Unfortunately, the primary makeup effect in the film is the main character of Dr. Lao. And there is just no getting around the problem of yellowface. The film actually handles it better than I expected – Lao’s most stereotypical mannerisms, including his accent, are shown to be a performance, with Lao playing the part of the Chinese man that the people around him expect him to be. That almost spins the character into the overall critique of the town and its people before they’ve learned the lessons of the circus. And yet…no. It’s still Tony Randall, in makeup and prosthetics, playing an Asian man. No matter how delicately the film handles the character that is always going to be a problem. Yes it is “of its time,” and yes that’s the whole gimmick is that the same actor plays all of these roles. It’s not even “as bad” as other similar performances, such as the Christopher Lee Fu Manchu films that began just a year later. But it’s at the very least problematic, and just hasn’t aged well at all.

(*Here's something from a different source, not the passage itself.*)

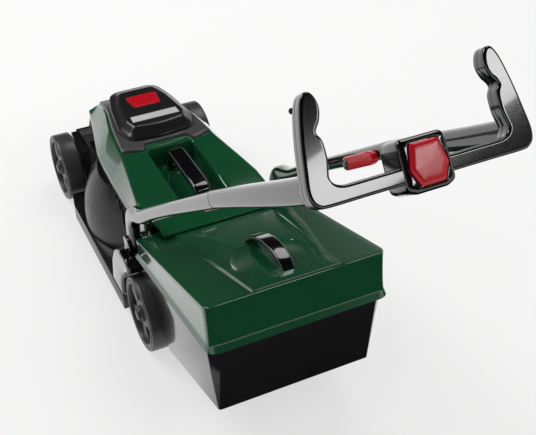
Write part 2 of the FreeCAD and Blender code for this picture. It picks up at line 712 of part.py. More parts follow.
# --- handle ---------------------------------------------------------------------------------------

def armSection(side, centre, tall, along):
    half = s.armHalf
    mid = side * centre
    bevel = 4
    outline = [(mid - half, -tall / 2 + bevel), (mid - half + bevel, -tall / 2), (mid + half - bevel, -tall / 2),
               (mid + half, -tall / 2 + bevel), (mid + half, tall / 2 - bevel), (mid + half - bevel, tall / 2),
               (mid - half + bevel, tall / 2), (mid - half, tall / 2 - bevel)]
    return freeSketch(outline, 0, along, 0)


def lowerArm(side, word):
    # Sloping arm with a leg that turns down into the knuckle on the rear bracket.
    sections = [armSection(side, s.legCentre - 0.5, s.elbowTall, s.elbowAlong),
                armSection(side, s.seamCentre, s.seamTall, s.seamAlong - 0.3)]
    arm = loft(sections)
    arm.Placement.Rotation = FreeCAD.Rotation(FreeCAD.Vector(1, 0, 0), 90 - s.armSlope.value)
    bind(arm, "Placement.Rotation.Angle", 90 - s.armSlope)
    bind(arm, "Placement.Base.y", s.armY)
    bind(arm, "Placement.Base.z", s.armZ)
    leg = newBody("lower_leg_" + word)
    mid = side * s.legCentre
    front = s.pivotY + s.knuckle
    slope = math.tan(math.radians(s.armSlope.value))
    lineZ = s.armZ - (s.pivotY - s.armY) * slope
    profile = [(s.pivotY - s.knuckle, pivotZ), (front, pivotZ), (front, lineZ + 2), (front - 10, lineZ + 18),
               (s.pivotY - 28, lineZ + 48), (s.pivotY - 44, lineZ + 20), (s.pivotY - s.knuckle - 4, lineZ - 6)]
    extrude(leg, "YZ_Plane", [profile], mid - s.legHalf, mid + s.legHalf)
    extrude(leg, "YZ_Plane", [((s.pivotY, pivotZ), s.knuckle)], mid - s.legHalf, mid + s.legHalf)
    arms = join([arm, leg])
    hole = rod(s.pinRadius + s.axleFit, mid - 20, mid + 20, s.pivotY, pivotZ)
    finish("lower_arm_" + word, subtract(arms, hole))
    reach = s.legHalf + s.running + s.earThick + 0.3
    ends = (mid - reach, mid + reach)
    finish("pivot_pin_" + word, rod(s.pinRadius, *ends, s.pivotY, pivotZ))


def upperArm(side, word):
    front = s.loopRear - s.loopThick - 0.3
    sections = [armSection(side, s.seamCentre, s.seamTall, s.seamAlong),
                armSection(side, s.gripCentre, s.gripTall, front)]
    finish("upper_arm_" + word, loft(sections), True)


def gripOutline(side):
    # Half of the crossbar and one horn, as the operator sees them.
    x = s.gripCentre
    inner = s.boxHalf - 4
    points = [(inner, s.loopLow), (x + 3, s.loopLow), (x + 9, s.loopLow + 6), (x + 12, s.barHigh + 4),
              (x + 10, s.hornTip - 42), (x + 4, s.hornTip - 22), (x - 2, s.hornTip - 6), (x - 7, s.hornTip),
              (x - 13, s.hornTip - 3), (x - 18, s.hornTip - 14), (x - 16, s.hornTip - 25),
              (x - 11, s.hornTip - 33), (x - 14, s.hornTip - 39), (x - 14, s.hornTip - 54),
              (x - 11, s.barHigh + 8), (x - 14, s.barHigh + 1), (x - 22, s.barHigh), (inner, s.barHigh)]
    return [(side * u, v) for u, v in points]


def gripShells(side, word):
    middle = s.loopRear - s.loopThick / 2
    for half, low, high in (("front", s.loopRear - s.loopThick, middle), ("rear", middle, s.loopRear)):
        label = "grip_%s_%s_shell" % (word, half)
        shell = newBody(label)
        extrude(shell, "XY_Plane", [gripOutline(side)], low, high)
        finish(label, shell, True)


def gripScrews():
    made = []
    front = s.loopRear - s.loopThick
    for side in (-1, 1):
        places = ((s.gripCentre - 3, s.hornTip - 12), (s.gripCentre - 1, s.hornTip - 40),
                  (s.boxHalf + 12, s.loopLow + 7))
        for x, b in places:
            made.append(upright(s.screwRadius, side * x, b, front - 1.5, front))
    finish("grip_screws", group(made), True)


def switchBox():
    box = newBody("switch_box")
    low, high, half = s.boxLow, s.boxHigh, s.boxHalf
    outline = mirrored([(half - 6, low), (half, low + 6), (half, high - 5), (half - 5, high)])
    coverThick = 3
    extrude(box, "XY_Plane", [outline], s.boxFront + coverThick, s.boxRear)
    inside = mirrored([(half - 3, low + 3), (half - 3, high - 3)])
    extrude(box, "XY_Plane", [inside], s.boxFront, s.boxRear - 3, True)
    gap = 0.2
    sides = [(s.loopLow - gap, s.loopRear - s.loopThick - gap), (s.barHigh + gap, s.loopRear - s.loopThick - gap),
             (s.barHigh + gap, s.loopRear + gap), (s.loopLow - gap, s.loopRear + gap)]
    extrude(box, "YZ_Plane", [sides], -half - 1, half + 1, True)
    centre = (low + high) / 2

    def hexagon(reach):
        flat = reach * 0.5
        return [(reach, centre - flat * 0.4), (reach * 0.72, centre + reach), (-reach * 0.72, centre + reach),
                (-reach, centre - flat * 0.4), (-reach * 0.62, centre - reach), (reach * 0.62, centre - reach)]
    extrude(box, "XY_Plane", [hexagon(s.buttonRadius + 0.4)], s.boxRear - 4, s.boxRear + 1, True)
    finish("switch_box", box, True)
    cover = newBody("switch_box_cover")
    extrude(cover, "XY_Plane", [outline], s.boxFront, s.boxFront + coverThick)
    finish("switch_box_cover", cover, True)
    button = newBody("red_button")
    foot = s.boxRear - 10
    extrude(button, "XY_Plane", [hexagon(s.buttonRadius)], foot, s.boxRear + s.buttonProud)
    finish("red_button", button, True)
    pressed = foot - s.buttonTravel - 0.3
    coil = subtract(upright(s.springRadius, 0, centre, s.boxFront + coverThick, pressed),
                    upright(s.springRadius - 1.2, 0, centre, s.boxFront, s.boxRear))
    finish("button_spring", coil, True)


def clampLever(side, word):
    # Red lever that lies along the inner face of the arm and turns about a pin at its lower end.
    lean = (s.seamCentre - s.legCentre) / (s.seamAlong - s.elbowAlong)
    armFace = s.seamCentre - lean * (s.seamAlong - s.leverPivot) - s.armHalf
    face = armFace - s.running - 1.8
    lever = newBody("clamp_lever_" + word)
    ends = sorted((side * face, side * (face - s.leverThick)), key=lambda size: size.value)
    profile = [(-s.leverHalf, s.leverPivot - 6), (0, s.leverPivot - 10), (s.leverHalf, s.leverPivot - 6),
               (s.leverHalf, s.leverPivot + s.leverLong - 14), (s.leverHalf - 4, s.leverPivot + s.leverLong),
               (-s.leverHalf + 3, s.leverPivot + s.leverLong), (-s.leverHalf, s.leverPivot + s.leverLong - 8)]
    extrude(lever, "YZ_Plane", [profile], *ends)
    extrude(lever, "YZ_Plane", [((0, s.leverPivot), s.pinRadius - 1 + s.axleFit)],
            -s.deckHalf if side < 0 else 0, 0 if side < 0 else s.deckHalf, True)
    finish("clamp_lever_" + word, lever, True)
    outer = sorted((side * (armFace - 0.25), side * (face - s.leverThick - 2)), key=lambda size: size.value)
    pin = rodOnHandle(s.pinRadius - 1, *outer, 0, s.leverPivot)
    finish("clamp_pin_" + word, pin, True)


def rodOnHandle(radius, low, high, y, z):
    # The same rod, wrapped so that the handle's tilt can be its placement.
    return group([rod(radius, low, high, y, z)])


deckShell()
for word, side in (("left", -1), ("right", 1)):
    rearBracket(side, word)
hoodShell()
motorCover()
carryHandle()
hoodScrews()
clicker()
wheelSet()
rearFlap()
grassBoxTub()
grassBoxLid()
lidStrap()
for word, side in (("left", -1), ("right", 1)):
    lowerArm(side, word)
    upperArm(side, word)
    gripShells(side, word)
    clampLever(side, word)
gripScrews()
switchBox()
doc.recompute()

for thing in doc.Objects:
    if "Invalid" in thing.State or "Error" in thing.State:
        raise RuntimeError("%s failed: %s" % (thing.Label, thing.State))
for piece in pieces:
    if piece.Shape.isNull() or not piece.Shape.isValid():
        raise RuntimeError(piece.Label + " has no valid shape")

os.makedirs("parts", exist_ok=True)
whole = FreeCAD.BoundBox()
for piece in pieces:
    piece.Shape.exportStep("parts/%s.step" % piece.Label)
    whole.add(piece.Shape.BoundBox)
print(len(pieces), "pieces, box", whole)
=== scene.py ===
import math
import bmesh
import bpy
from mathutils import Matrix, Vector
from mathutils.geometry import tessellate_polygon


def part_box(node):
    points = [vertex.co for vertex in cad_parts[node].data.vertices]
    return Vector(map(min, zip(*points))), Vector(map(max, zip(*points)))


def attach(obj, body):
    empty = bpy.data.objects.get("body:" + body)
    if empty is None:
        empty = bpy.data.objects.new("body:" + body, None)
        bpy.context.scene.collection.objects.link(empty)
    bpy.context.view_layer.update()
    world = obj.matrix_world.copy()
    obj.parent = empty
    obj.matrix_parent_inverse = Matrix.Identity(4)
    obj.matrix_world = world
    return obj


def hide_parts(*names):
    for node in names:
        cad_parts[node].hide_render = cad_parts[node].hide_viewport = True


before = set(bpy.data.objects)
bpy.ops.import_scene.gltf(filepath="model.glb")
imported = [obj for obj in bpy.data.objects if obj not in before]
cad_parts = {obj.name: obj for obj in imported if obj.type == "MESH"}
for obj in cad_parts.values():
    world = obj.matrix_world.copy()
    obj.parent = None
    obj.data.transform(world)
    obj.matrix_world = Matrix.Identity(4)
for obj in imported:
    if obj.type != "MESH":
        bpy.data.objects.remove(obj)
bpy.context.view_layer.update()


def middleOf(node):
    # the middle of a CAD node's box, in millimetres
    low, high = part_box(node)
    return (Vector(low) + Vector(high)) * 500


def edgesOf(node):
    low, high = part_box(node)
    return Vector(low) * 1000, Vector(high) * 1000


rearAxle = middleOf("rear_axle")


# ---- materials ----

def linear(hexColour):
    # sRGB hex to the linear values that the shader takes
    parts = [int(hexColour[i:i + 2], 16) / 255 for i in (0, 2, 4)]
    return [p / 12.92 if p < 0.04045 else ((p + 0.055) / 1.055) ** 2.4 for p in parts] + [1]


def addNode(tree, kind, settings=None, values=None, links=None):
    # one node, with its settings, its socket values, and what feeds each socket
    node = tree.nodes.new(kind)
    for key, value in (settings or {}).items():
        setattr(node, key, value)
    for key, value in (values or {}).items():
        node.inputs[key].default_value = value
    for key, source in (links or {}).items():
        tree.links.new(source, node.inputs[key])
    return node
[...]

I wish I loved this 7 Faces of Dr. Lao. There’s a lot to enjoy about it, and is very much the sort of movie I’d have watched on a Saturday or Sunday afternoon as a kid. It is an often fun, utterly sincere fantasy overlaid onto a Western setting, and that should be delightful. It’s got a stop-motion Loch Ness Monster accompanied by bagpipe noises! But it also features Tony Randall as an Asian man, and that is the sort of caveat that inevitably penalizes its entertainment value. And so my feelings are complicated. It is a film worth watching, but it is also a film that demands careful contextualization. My feelings might be different if I HAD seen it as a kid – nostalgia often has the effect of making us more forgiving viewers. In any case, I’m glad it’s available (Warner Archive very recently put out a new edition). I’m glad Elbee recommended this one and that I finally got to watch 7 Faces of Dr. Lao – it’s a fascinating snapshot of a particular style of mid-60s genre filmmaking, with lots of fun (if sometimes dated) makeup/creature effects. Randall’s performance as Lao clearly tries to complicate the stereotypes of the yellowface characterization, but it still stands in the way of a full-throated endorsement.